→ PROVIDED MATERIAL:
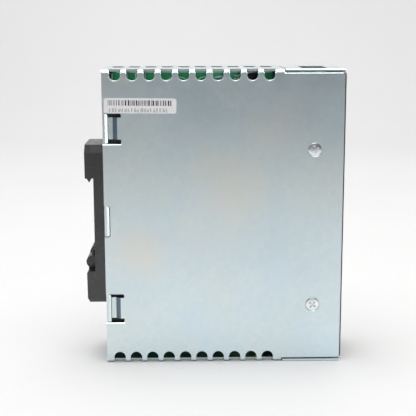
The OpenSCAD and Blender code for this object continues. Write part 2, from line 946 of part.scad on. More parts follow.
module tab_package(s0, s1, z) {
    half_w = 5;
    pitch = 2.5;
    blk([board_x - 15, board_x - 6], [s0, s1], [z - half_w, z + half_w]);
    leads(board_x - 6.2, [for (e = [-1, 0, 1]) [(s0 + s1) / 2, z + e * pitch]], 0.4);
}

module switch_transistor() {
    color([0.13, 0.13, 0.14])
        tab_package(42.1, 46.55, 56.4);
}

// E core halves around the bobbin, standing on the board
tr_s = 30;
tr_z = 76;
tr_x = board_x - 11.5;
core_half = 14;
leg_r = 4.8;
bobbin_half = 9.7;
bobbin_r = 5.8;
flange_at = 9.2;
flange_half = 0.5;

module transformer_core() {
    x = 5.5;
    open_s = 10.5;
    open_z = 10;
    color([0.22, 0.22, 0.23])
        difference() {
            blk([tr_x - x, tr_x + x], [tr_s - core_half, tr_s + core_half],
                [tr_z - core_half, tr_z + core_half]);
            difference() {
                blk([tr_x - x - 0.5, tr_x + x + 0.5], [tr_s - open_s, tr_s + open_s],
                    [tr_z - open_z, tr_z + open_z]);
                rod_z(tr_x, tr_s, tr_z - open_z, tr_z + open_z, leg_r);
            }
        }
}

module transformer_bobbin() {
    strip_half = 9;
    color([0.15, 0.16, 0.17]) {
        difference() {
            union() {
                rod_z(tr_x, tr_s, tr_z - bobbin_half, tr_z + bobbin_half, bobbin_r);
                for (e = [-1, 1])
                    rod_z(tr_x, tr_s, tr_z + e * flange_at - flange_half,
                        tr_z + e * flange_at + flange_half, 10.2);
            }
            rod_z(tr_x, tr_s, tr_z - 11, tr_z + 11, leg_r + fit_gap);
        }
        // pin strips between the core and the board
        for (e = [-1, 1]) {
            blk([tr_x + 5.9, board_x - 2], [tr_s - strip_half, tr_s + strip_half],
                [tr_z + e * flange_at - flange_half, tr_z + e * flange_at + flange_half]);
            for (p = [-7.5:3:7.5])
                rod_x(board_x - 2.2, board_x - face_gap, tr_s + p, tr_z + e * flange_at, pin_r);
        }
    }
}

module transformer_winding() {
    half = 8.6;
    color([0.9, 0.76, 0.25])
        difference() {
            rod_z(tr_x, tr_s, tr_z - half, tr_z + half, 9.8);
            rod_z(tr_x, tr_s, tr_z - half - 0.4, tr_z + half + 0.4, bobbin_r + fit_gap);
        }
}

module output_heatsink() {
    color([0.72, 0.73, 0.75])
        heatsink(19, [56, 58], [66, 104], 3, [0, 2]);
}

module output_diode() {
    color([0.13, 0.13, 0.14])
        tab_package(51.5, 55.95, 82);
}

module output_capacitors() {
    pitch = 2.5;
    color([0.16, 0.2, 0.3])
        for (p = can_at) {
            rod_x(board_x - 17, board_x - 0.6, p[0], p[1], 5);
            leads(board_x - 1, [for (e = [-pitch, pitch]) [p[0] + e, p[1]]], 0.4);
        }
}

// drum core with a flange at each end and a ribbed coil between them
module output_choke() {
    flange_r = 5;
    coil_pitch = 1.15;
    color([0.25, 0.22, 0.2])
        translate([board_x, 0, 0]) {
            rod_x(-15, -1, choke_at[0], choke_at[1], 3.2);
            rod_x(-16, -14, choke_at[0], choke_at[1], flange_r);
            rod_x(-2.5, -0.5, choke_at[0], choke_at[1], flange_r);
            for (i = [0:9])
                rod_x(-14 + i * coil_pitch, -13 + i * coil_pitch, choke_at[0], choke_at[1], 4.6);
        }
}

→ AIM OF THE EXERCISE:
Go back to the listing above and please repeat it exactly.

→ ANSWER BELOW:
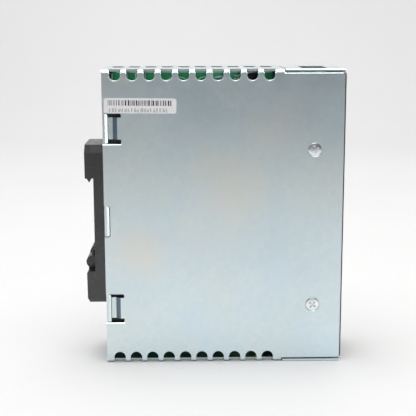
The OpenSCAD and Blender code for this object continues. Write part 2, from line 946 of part.scad on. More parts follow.
module tab_package(s0, s1, z) {
    half_w = 5;
    pitch = 2.5;
    blk([board_x - 15, board_x - 6], [s0, s1], [z - half_w, z + half_w]);
    leads(board_x - 6.2, [for (e = [-1, 0, 1]) [(s0 + s1) / 2, z + e * pitch]], 0.4);
}

module switch_transistor() {
    color([0.13, 0.13, 0.14])
        tab_package(42.1, 46.55, 56.4);
}

// E core halves around the bobbin, standing on the board
tr_s = 30;
tr_z = 76;
tr_x = board_x - 11.5;
core_half = 14;
leg_r = 4.8;
bobbin_half = 9.7;
bobbin_r = 5.8;
flange_at = 9.2;
flange_half = 0.5;

module transformer_core() {
    x = 5.5;
    open_s = 10.5;
    open_z = 10;
    color([0.22, 0.22, 0.23])
        difference() {
            blk([tr_x - x, tr_x + x], [tr_s - core_half, tr_s + core_half],
                [tr_z - core_half, tr_z + core_half]);
            difference() {
                blk([tr_x - x - 0.5, tr_x + x + 0.5], [tr_s - open_s, tr_s + open_s],
                    [tr_z - open_z, tr_z + open_z]);
                rod_z(tr_x, tr_s, tr_z - open_z, tr_z + open_z, leg_r);
            }
        }
}

module transformer_bobbin() {
    strip_half = 9;
    color([0.15, 0.16, 0.17]) {
        difference() {
            union() {
                rod_z(tr_x, tr_s, tr_z - bobbin_half, tr_z + bobbin_half, bobbin_r);
                for (e = [-1, 1])
                    rod_z(tr_x, tr_s, tr_z + e * flange_at - flange_half,
                        tr_z + e * flange_at + flange_half, 10.2);
            }
            rod_z(tr_x, tr_s, tr_z - 11, tr_z + 11, leg_r + fit_gap);
        }
        // pin strips between the core and the board
        for (e = [-1, 1]) {
            blk([tr_x + 5.9, board_x - 2], [tr_s - strip_half, tr_s + strip_half],
                [tr_z + e * flange_at - flange_half, tr_z + e * flange_at + flange_half]);
            for (p = [-7.5:3:7.5])
                rod_x(board_x - 2.2, board_x - face_gap, tr_s + p, tr_z + e * flange_at, pin_r);
        }
    }
}

module transformer_winding() {
    half = 8.6;
    color([0.9, 0.76, 0.25])
        difference() {
            rod_z(tr_x, tr_s, tr_z - half, tr_z + half, 9.8);
            rod_z(tr_x, tr_s, tr_z - half - 0.4, tr_z + half + 0.4, bobbin_r + fit_gap);
        }
}

module output_heatsink() {
    color([0.72, 0.73, 0.75])
        heatsink(19, [56, 58], [66, 104], 3, [0, 2]);
}

module output_diode() {
    color([0.13, 0.13, 0.14])
        tab_package(51.5, 55.95, 82);
}

module output_capacitors() {
    pitch = 2.5;
    color([0.16, 0.2, 0.3])
        for (p = can_at) {
            rod_x(board_x - 17, board_x - 0.6, p[0], p[1], 5);
            leads(board_x - 1, [for (e = [-pitch, pitch]) [p[0] + e, p[1]]], 0.4);
        }
}

// drum core with a flange at each end and a ribbed coil between them
module output_choke() {
    flange_r = 5;
    coil_pitch = 1.15;
    color([0.25, 0.22, 0.2])
        translate([board_x, 0, 0]) {
            rod_x(-15, -1, choke_at[0], choke_at[1], 3.2);
            rod_x(-16, -14, choke_at[0], choke_at[1], flange_r);
            rod_x(-2.5, -0.5, choke_at[0], choke_at[1], flange_r);
            for (i = [0:9])
                rod_x(-14 + i * coil_pitch, -13 + i * coil_pitch, choke_at[0], choke_at[1], 4.6);
        }
}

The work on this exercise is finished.